Et pourtant, au départ, les choses s’enclenchaient normalement, avec Salah Abdeslam qui répondait à certaines questions du juge anti-terroriste. Il satisfaisait ainsi à la condition émise par ses avocats, de dire la vérité et d’expliquer les raisons de son geste et, autant que possible, ceux des autres terroristes morts dans l’explosion de leurs bombes, ou abattus par les forces de l’ordre plus tard, comme Abderrahim Abaoud.
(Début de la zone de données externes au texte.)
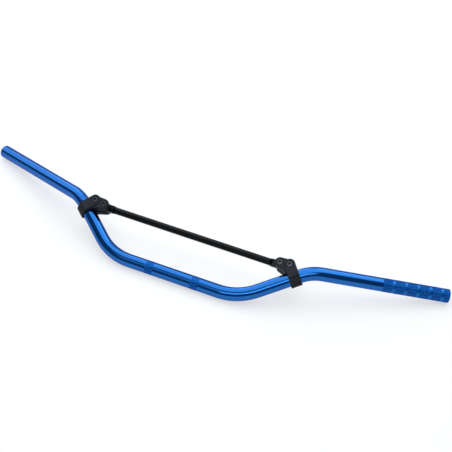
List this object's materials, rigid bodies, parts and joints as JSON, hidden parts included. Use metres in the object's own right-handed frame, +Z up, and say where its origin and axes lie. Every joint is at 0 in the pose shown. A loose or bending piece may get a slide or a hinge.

Me Breton affirme qu’Abdeslam « n'aura pas d'autre d'avocat. Il n'en a plus envie. (Il) abandonne. C'est comme un suicide, je le crains », ajoutant que « c’est le système carcéral bâti autour de lui qui l’a fait craquer », référence au système de vidéo-surveillance permanente placé dans sa cellule, pour éviter un suicide. Quant à Me Mary, il a une autre explication : « Il est arrêté le 18 mars dans le quartier de Molenbeek à Bruxelles. Le lendemain, il est auditionné par les policiers et le juge d'instruction. Et le soir même, alors que l'encre de ces procès-verbaux n'est pas encore sèche, le procureur de la République de Paris, François Molins, en lit le contenu à la télévision. La première réaction de Salah Abdeslam à ce moment-là, c'est donc de se dire que les dés sont pipés. Les racines de son mutisme sont là, pour moi ».
Et pourtant, le Conseil d'Etat, saisi par le détenu, avait estimé que « le caractère exceptionnel des faits terroristes pour lesquels il est poursuivi impliquait que toutes les précautions soient prises ».
Et donc, ce qui est mis en cause, selon les deux avocats, est la nature de l’incarcération d’Abdeslam, qui relève d’une décision politique plus que judiciaire et pénitentiaire. Les politiques se sont immiscés dans l’affaire, avec le peu de scrupules et le trop-plein de populisme qui les caractérise dans le monde entier. Pour Mes Breton et Mary, « sa surveillance 24h/24 et l’absence de contact physique avec les siens l’ont rendu dingue. Il ne reste plus à Abdeslam que son silence, car le reste, tout le reste, ne lui appartient plus. Il s’est mis sous la protection de Dieu, pour reprendre son expression ».